盗難車報告が入っていて、盗まれた自転車の番号と俺の自転車の番号がもしも一致したなら、泥棒を見つけてお手柄というのがベストな流れだったのだろう。これで俺が泥棒だったらボーナスとか出たのかな。でもそれは空振りに終わった。警察官は一層疲れた顔を見せ始めた。
お前と話すと疲れる。父と兄からよく言われるんだよね。今も警察官を疲れさせたのもかしれない。そろそろ解放してやろう。
「じゃあそろそろ行くよ。これからも住みよい街づくりをよろしく!」
警察官と別れてまた自転車で走る。
そういえば今のが職務質問ってやつなのかな。大した事を聞かれていないし答えてもいない。人生初の職務質問だったようだ。
「だったら良かった~」
実はこの俺、趣味でその日にあった事を日記にまとめることにしているのだ。それも音声で。手書きは面倒だからな。どういう事かというと、ボイスレコーダーで音を録る趣味というか日課を持っている。
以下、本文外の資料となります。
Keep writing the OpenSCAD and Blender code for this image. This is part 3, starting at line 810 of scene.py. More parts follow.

たまの遠出で、もしかすると素敵に面白いイベントに遭遇するかもしれない。そう思った俺は、自宅出発時から録音開始状態にしたボイスレコーダーをズボンのポケットに入れておいたのだ。さっきの職務質問もばっちり録音出来ている。こいつで2時間くらいは録音出来るのだ。
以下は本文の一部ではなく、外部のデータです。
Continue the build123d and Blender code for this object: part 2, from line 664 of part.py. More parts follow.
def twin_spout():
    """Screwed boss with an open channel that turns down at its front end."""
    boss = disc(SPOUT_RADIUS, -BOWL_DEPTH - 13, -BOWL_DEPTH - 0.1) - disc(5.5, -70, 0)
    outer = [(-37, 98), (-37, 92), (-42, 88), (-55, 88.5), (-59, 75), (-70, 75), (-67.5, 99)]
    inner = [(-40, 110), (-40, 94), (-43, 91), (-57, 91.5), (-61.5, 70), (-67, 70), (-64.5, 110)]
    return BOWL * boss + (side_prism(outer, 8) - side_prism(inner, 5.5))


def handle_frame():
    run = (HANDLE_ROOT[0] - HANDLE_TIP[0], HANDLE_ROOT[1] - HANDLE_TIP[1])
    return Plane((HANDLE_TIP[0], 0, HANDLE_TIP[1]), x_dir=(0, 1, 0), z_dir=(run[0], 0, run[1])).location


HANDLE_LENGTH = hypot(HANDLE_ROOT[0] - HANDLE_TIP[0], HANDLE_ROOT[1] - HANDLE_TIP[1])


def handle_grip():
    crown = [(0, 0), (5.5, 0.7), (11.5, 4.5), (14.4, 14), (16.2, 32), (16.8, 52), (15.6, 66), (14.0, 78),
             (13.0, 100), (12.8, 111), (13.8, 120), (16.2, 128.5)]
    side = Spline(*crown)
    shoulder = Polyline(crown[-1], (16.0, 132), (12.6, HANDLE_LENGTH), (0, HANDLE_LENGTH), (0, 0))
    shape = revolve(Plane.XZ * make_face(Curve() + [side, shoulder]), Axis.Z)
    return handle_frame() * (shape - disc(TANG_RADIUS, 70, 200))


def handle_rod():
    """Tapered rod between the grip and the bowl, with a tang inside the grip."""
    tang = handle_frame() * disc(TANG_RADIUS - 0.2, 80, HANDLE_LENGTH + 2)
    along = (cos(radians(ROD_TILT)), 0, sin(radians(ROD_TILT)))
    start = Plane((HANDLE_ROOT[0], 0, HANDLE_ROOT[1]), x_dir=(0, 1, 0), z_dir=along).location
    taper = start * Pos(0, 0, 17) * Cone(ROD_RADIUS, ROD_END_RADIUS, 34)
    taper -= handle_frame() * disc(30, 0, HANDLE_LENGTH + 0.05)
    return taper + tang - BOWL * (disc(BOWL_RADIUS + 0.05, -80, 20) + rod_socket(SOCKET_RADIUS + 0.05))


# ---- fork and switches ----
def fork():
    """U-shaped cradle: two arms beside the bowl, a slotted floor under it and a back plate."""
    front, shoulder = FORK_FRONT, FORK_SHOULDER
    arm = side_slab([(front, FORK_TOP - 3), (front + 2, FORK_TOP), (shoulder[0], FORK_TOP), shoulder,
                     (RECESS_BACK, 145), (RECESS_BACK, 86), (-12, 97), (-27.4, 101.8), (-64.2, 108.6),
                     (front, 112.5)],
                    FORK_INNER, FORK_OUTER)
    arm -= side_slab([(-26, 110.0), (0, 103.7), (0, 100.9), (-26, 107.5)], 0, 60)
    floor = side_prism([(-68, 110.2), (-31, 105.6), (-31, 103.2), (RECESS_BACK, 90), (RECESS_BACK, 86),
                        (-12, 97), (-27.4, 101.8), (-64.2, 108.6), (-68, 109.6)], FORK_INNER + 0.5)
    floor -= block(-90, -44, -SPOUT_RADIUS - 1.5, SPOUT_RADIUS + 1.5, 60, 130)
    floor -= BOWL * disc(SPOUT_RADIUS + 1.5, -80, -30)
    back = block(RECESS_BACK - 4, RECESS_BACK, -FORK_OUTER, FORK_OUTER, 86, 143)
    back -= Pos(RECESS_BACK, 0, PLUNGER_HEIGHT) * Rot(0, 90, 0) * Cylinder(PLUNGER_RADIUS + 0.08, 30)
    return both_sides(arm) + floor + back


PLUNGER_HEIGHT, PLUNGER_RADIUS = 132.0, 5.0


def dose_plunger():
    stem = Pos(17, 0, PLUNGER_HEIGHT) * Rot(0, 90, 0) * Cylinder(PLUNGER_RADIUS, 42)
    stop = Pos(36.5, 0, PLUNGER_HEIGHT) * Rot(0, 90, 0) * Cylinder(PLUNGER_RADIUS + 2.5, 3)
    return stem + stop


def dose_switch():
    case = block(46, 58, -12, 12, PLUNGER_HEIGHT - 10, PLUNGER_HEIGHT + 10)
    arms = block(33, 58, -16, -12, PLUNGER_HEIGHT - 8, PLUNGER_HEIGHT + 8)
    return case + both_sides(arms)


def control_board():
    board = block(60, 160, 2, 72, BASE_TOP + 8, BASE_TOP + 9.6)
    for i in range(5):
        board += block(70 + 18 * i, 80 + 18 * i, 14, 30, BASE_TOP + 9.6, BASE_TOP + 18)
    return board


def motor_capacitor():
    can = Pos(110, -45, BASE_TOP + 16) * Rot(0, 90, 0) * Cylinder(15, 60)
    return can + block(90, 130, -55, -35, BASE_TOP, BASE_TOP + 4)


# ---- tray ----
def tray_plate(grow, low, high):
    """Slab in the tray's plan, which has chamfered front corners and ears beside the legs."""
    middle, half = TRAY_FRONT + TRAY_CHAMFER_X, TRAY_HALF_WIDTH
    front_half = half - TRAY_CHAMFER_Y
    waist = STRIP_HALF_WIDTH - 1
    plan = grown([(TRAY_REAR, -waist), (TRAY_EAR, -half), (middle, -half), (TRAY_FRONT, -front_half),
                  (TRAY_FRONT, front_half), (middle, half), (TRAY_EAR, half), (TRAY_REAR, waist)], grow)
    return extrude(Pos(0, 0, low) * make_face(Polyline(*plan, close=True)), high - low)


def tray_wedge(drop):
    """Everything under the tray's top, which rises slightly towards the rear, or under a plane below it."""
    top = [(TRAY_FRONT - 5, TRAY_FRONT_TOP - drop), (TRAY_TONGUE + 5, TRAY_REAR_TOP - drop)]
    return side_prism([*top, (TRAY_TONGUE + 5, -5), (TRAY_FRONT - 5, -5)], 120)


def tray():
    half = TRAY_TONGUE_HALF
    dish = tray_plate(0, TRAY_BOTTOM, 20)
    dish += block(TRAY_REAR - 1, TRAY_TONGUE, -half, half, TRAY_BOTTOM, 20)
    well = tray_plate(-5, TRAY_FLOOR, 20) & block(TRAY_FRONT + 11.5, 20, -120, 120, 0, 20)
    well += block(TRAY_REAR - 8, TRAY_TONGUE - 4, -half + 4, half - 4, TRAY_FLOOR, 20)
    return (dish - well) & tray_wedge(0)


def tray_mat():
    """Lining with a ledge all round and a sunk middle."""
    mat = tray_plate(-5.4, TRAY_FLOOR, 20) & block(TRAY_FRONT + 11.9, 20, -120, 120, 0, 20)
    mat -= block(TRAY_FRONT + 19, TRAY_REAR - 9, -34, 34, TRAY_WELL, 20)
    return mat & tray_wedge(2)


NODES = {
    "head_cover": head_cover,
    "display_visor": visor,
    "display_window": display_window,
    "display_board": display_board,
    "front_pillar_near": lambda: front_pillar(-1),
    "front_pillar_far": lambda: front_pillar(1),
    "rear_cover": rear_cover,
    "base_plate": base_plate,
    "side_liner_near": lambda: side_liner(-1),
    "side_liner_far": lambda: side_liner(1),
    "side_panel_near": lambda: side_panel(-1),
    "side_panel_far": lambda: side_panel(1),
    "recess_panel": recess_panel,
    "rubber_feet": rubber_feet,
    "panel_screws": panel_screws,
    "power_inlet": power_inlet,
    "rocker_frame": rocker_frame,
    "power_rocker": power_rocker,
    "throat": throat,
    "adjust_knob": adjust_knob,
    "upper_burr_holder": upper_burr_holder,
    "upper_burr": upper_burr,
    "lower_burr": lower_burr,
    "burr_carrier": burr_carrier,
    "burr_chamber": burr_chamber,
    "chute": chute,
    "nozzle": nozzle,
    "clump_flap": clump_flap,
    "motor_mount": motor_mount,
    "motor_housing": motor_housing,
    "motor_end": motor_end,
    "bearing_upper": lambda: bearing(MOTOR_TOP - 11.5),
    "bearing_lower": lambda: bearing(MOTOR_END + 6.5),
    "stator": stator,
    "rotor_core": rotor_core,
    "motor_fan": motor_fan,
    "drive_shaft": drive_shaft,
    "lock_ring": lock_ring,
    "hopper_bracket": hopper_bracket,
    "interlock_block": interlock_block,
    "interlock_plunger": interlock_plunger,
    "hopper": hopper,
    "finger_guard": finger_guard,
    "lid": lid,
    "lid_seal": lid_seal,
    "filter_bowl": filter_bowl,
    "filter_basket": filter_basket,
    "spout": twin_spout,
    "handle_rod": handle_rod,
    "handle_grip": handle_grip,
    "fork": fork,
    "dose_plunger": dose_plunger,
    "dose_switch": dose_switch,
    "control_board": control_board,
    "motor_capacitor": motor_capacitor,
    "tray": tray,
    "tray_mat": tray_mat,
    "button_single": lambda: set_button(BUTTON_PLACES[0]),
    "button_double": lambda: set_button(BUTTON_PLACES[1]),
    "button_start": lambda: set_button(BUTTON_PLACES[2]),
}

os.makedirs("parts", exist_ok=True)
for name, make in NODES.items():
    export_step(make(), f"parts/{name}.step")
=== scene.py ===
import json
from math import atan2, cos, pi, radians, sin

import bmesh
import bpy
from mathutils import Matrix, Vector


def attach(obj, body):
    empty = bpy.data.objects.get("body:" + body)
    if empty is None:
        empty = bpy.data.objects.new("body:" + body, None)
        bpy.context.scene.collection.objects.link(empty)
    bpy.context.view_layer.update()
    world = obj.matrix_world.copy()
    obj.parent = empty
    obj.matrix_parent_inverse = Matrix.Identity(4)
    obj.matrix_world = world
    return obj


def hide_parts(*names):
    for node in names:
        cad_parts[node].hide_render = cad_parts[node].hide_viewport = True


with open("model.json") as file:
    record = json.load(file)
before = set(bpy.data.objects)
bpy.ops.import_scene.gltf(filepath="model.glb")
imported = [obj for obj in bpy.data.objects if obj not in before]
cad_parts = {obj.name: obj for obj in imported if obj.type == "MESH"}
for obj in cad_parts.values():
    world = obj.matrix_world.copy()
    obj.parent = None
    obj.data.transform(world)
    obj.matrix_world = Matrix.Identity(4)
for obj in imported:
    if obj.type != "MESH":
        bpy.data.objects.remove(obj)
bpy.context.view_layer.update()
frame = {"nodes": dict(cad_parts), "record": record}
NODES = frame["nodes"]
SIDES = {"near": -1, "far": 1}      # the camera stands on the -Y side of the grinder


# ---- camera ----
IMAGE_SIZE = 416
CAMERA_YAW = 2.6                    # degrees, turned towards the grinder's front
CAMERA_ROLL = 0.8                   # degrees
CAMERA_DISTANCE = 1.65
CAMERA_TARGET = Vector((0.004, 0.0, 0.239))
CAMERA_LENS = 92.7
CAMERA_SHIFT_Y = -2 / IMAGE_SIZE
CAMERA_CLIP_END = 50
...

その日は遠い店まで無事辿り着き、タダ飯をしっかり食って帰ってきた。すごく疲れたが美味いし楽しかった。体をたっぷり動かしたことで言い得ぬ爽快感も得た。総じて良き旅だった。
家に帰ってからは、職務質問内容を再生して兄に聴かせた。すると「しょうもないなお前」という感想が帰ってきた。